Du choc de l'Inde ordinairement ressenti par tout Occidental, le voyageur retient outre la couleur des saris, la pression de la foule dans les gares et les trains — notamment des enfants quémandeurs et voleurs — et presque partout la barrière linguistique, laissant un peu de côté la misère, les odeurs, le bruit. C'est vers les temples des dieux colorés de l'hindouisme, vers les pagodes et leurs bouddhas, sans oublier les couchers de soleil, que se tourne l'intérêt des touristes dont il critique l'afflux bien que ce soit l'un des buts évidents de son voyage en Inde. Mais pas l'essentiel. Car tout ce pèlerinage a pour but suprême de se frotter à la sagesse de l'Inde, des ashrams, des gourous. C'est la deuxième moitié du livre qui en rend compte. Le lecteur attiré par la civilisation indienne aura ainsi son lot de citations des Upanishads et de maximes des professionnels locaux de la méditation : telle est la tentation de l'Inde. La sagesse indienne lui ôte la conviction occidentale d'un progrès continu et d'un sens de l'Histoire qui, bien sûr ne serait que cyclique.

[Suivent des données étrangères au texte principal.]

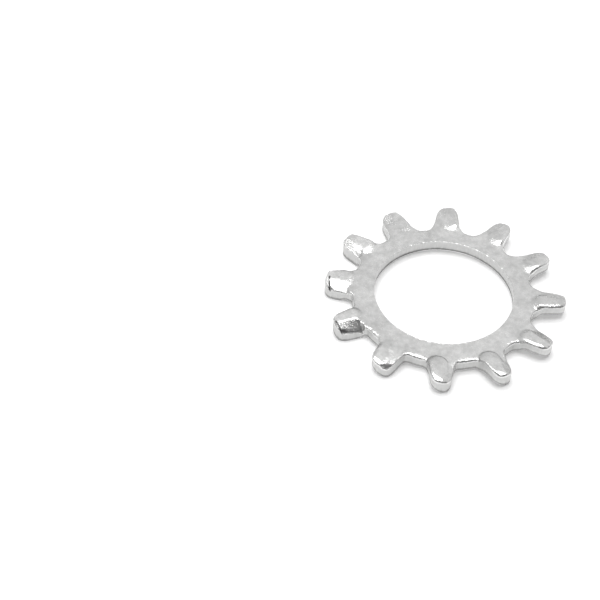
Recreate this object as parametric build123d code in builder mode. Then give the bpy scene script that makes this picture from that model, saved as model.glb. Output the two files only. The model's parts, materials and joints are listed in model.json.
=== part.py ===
from build123d import *

import os
from math import cos, hypot, pi, radians, sin, tan

# External toothed lock washer for an M10 bolt: one ring blanked from spring steel strip, with its
# teeth struck afterwards between two dies. The bolt's axis is Z, the ring's middle plane is XY, and
# the first tooth points along X. The punch side, with the rolled edges, faces up.

# Driving dimensions of the blank, in millimetres
bore_diameter = 10.5
root_diameter = 13.65  # circle that the gaps between the teeth are cut down to
outer_diameter = 18.2  # circle through the tips of the teeth
stock_thickness = 0.9
tooth_count = 12
tooth_root_width = 1.95  # across the flanks at the root circle
tooth_tip_width = 1.57  # across the flanks at the outer circle, before its corners are rounded
tip_corner_radius = 0.65
gap_corner_radius = 0.7

# Press work, in millimetres and degrees. The upper face of a tooth is bent in two: its clockwise
# part is a gently tilted sheet, lifted out of the ring, and the rest is a facet struck down at a
# steeper tilt. The lower face has the same two, turned over about the tooth's centre line.
sheet_tilt = 9.6
upper_lift = 0.18  # of the sheet's plane above the ring, on the tooth's centre line
upper_facet_tilt = 22.8
lower_lift = 0.11
lower_facet_tilt = 30
ridge_offset = 0.2  # from the tooth's centre line to the ridge between sheet and facet
ridge_half_width = 0.25  # of the strip that rounds the ridge
bend_run = 0.6  # length over which the ring bends into a tooth

# Edges, as blanking leaves them, in millimetres
roll_depth = 0.1  # how far the punch drew the edges down
outline_roll_width = 0.27
bore_roll_width = 0.25
breakout_height = 0.3  # where the bore tore instead of shearing, on the burr side
breakout_width = 0.09

# Sizes that follow from them
bore_radius = bore_diameter / 2
root_radius = root_diameter / 2
outer_radius = outer_diameter / 2
half_stock = stock_thickness / 2
pitch_angle = 360 / tooth_count
gap_width = pi * root_diameter / tooth_count - tooth_root_width
tip_corner = min(tip_corner_radius, 0.46 * tooth_tip_width)
gap_corner = min(gap_corner_radius, 0.46 * gap_width)

# A die covers one tooth and stops just short of the middle of the gaps beside it. Its inner corners
# lie just past the root circle, so that the middles of the gaps stay in the ring's plane.
die_corner_radius = 1.01 * root_radius
die_corner_angle = radians(0.99 * pitch_angle / 2)
die_half_width = die_corner_radius * sin(die_corner_angle)
bend_start = die_corner_radius * cos(die_corner_angle)
bend_end = bend_start + bend_run
die_reach = outer_radius + stock_thickness
steepest_slope = tan(radians(max(upper_facet_tilt, lower_facet_tilt)))
die_depth = 2 * (stock_thickness + die_half_width * steepest_slope)


def tooth_half_width(radius):
    """Half the width between the tapered flanks, at a distance from the axis."""
    taper = (tooth_tip_width - tooth_root_width) / (outer_radius - root_radius)
    return (tooth_root_width + taper * (radius - root_radius)) / 2


# Plan of one tooth, from inside the ring to past the outer circle
tooth_start = (bore_radius + root_radius) / 2
with BuildSketch() as tooth_plan:
    with BuildLine():
        Polyline(
            (tooth_start, -tooth_half_width(tooth_start)),
            (die_reach, -tooth_half_width(die_reach)),
            (die_reach, tooth_half_width(die_reach)),
            (tooth_start, tooth_half_width(tooth_start)),
            close=True,
        )
    make_face()


def corners_on(sketch, radius):
    """The corners of a sketch that lie on a circle about the axis."""
    return sketch.vertices().filter_by(lambda v: abs(hypot(v.X, v.Y) - radius) < 1e-4)


# Plan of the blank: tips and gaps with rounded corners, and the bore
with BuildSketch() as blank_plan:
    Circle(root_radius)
    with PolarLocations(0, tooth_count):
        add(tooth_plan.sketch)
    Circle(outer_radius, mode=Mode.INTERSECT)
    fillet(corners_on(blank_plan, outer_radius), tip_corner)
    fillet(corners_on(blank_plan, root_radius), gap_corner)
    Circle(bore_radius, mode=Mode.SUBTRACT)


def die_faces(lift, facet_tilt):
    """The faces of a die that presses the upper side of the tooth along X: its bend, and then its
    full depth, each in three strips, which are the sheet, the rounded ridge and the facet."""
    ridge = -ridge_offset
    slopes = {"sheet": tan(radians(sheet_tilt)), "facet": tan(radians(facet_tilt))}
    ridge_height = lift - slopes["sheet"] * ridge

    def control_point(radius, across, share):
        """A point of the die, at its share of the full depth."""
        slope = slopes["sheet"] if across < ridge else slopes["facet"]
        height = ridge_height - slope * (across - ridge)
        return (radius, across, half_stock + share * height)

    ridge_start = ridge - ridge_half_width
    ridge_end = ridge + ridge_half_width
    strips = [
        (-die_half_width, ridge_start),
        (ridge_start, ridge, ridge_end),
        (ridge_end, die_half_width),
    ]
    # Pairs of rows at no depth and at full depth leave both ends of the bend level with what they join
    third = bend_run / 3
    bend = [(bend_start, 0), (bend_start + third, 0), (bend_end - third, 1), (bend_end, 1)]
    full_depth = [(bend_end, 1), (die_reach, 1)]
    return [
        Face.make_bezier_surface(
            [[control_point(radius, across, share) for across in strip] for radius, share in rows]
        )
        for rows in (bend, full_depth)
        for strip in strips
    ]


with BuildPart() as upper_die:
    for face in die_faces(upper_lift, upper_facet_tilt):
        extrude(face, amount=die_depth, dir=(0, 0, 1))

with BuildPart() as lower_die:
    for face in die_faces(lower_lift, lower_facet_tilt):
        extrude(face.rotate(Axis.X, 180), amount=die_depth, dir=(0, 0, -1))

# The washer: the blank's outline, with its two sides taken from the flat ring and the dies
with BuildPart() as lock_washer:
    extrude(blank_plan.sketch, amount=die_depth / 2, both=True)
    for side in (1, -1):
        with BuildSketch(Plane.XY.offset(side * half_stock)):
            RegularPolygon(bend_start, tooth_count, major_radius=False, rotation=pitch_angle / 2)
        extrude(amount=side * die_depth, mode=Mode.SUBTRACT)
    with PolarLocations(0, tooth_count):
        add(upper_die.part, mode=Mode.SUBTRACT)
        add(lower_die.part, mode=Mode.SUBTRACT)

    # Burr side: the bore opens out where the slug tore away
    burr_face = lock_washer.faces().filter_by(Axis.Z).sort_by(Axis.Z)[0]
    torn_edge = burr_face.inner_wires()[0].edges()
    chamfer(torn_edge, breakout_width, breakout_height, reference=burr_face)

    # Punch side: the edge of the bore is drawn down
    punch_face = lock_washer.faces().filter_by(Axis.Z).sort_by(Axis.Z)[-1]
    bore_edge = punch_face.inner_wires()[0].edges()
    chamfer(bore_edge, bore_roll_width, roll_depth, reference=punch_face)

    # So is the outline, which a chamfer started at the bottom of one gap follows all the way round
    punch_face = lock_washer.faces().filter_by(Axis.Z).sort_by(Axis.Z)[-1]
    gap_arcs = punch_face.outer_wire().edges().filter_by(GeomType.CIRCLE)
    gap_arc = gap_arcs.filter_by(lambda edge: abs(edge.radius - root_radius) < 1e-4)[0]
    chamfer(gap_arc, outline_roll_width, roll_depth, reference=punch_face)

lock_washer.part.label = "lock_washer"

os.makedirs("parts", exist_ok=True)
export_step(lock_washer.part, "parts/lock_washer.step")
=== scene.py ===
import json
from collections import namedtuple
from math import cos, pi, radians, sin

import bmesh
import bpy
import numpy as np
from bpy.props import FloatProperty, FloatVectorProperty, IntProperty, PointerProperty
from mathutils import Matrix, Vector
from mathutils.kdtree import KDTree


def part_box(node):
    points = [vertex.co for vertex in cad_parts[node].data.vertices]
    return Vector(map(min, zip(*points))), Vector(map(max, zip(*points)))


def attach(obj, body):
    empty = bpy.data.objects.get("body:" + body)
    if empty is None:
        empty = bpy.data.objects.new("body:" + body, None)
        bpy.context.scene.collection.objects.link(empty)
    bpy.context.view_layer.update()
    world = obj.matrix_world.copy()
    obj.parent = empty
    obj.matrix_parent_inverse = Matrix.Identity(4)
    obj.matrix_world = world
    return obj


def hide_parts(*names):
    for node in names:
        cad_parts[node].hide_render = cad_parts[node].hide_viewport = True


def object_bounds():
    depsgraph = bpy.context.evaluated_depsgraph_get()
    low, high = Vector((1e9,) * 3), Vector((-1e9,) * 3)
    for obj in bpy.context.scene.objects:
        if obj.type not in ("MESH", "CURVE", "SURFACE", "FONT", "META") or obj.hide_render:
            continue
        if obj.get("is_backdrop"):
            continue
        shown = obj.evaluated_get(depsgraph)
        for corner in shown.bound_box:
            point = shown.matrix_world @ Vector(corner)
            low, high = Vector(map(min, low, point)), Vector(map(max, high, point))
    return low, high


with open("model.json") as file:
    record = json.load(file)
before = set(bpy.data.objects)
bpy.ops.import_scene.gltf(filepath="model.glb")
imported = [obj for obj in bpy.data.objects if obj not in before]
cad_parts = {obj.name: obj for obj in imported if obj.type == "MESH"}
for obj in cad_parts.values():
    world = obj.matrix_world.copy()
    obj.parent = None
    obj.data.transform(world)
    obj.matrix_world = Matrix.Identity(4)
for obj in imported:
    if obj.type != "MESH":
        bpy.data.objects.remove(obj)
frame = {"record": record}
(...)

Jaisalmer et le Mont Abu, Pondichéry et Auroville, Tiruvanamalai et Virupaksha figurent comme principales étapes de son parcours initiatique avant de s'incliner devant son gourou préféré, maître Goenka.

 

 

Que retenir ? Les grandes envolées intellectuelles, souvent plus clinquantes que convaincantes, et les incantations adressées à André Malraux et à son maître Jean Grenier, laissent aussi la place à de petites choses, à des anecdotes, à des rencontres féminines, et aux nuées de moustiques impitoyables — ce qui fait que la lecture n'est en rien pesante. Olivier Germain-Thomas a une formule qui pourrait bien résumer tout le livre : « Le voyage en Inde est un voyage dans le temps plus que dans une autre conception du monde. » Beaucoup de choses ont changé en Inde depuis quarante ans, dira-t-on... Si certains de ses gourous font toujours l'actualité, il existe aussi un hindouisme fanatique qui s'est mis au service du nationalisme indien.

 

Olivier Germain-Thomas. La tentation des Indes. Folio, 2010. Ouvrage initialement paru aux Éditions Plon en 1981.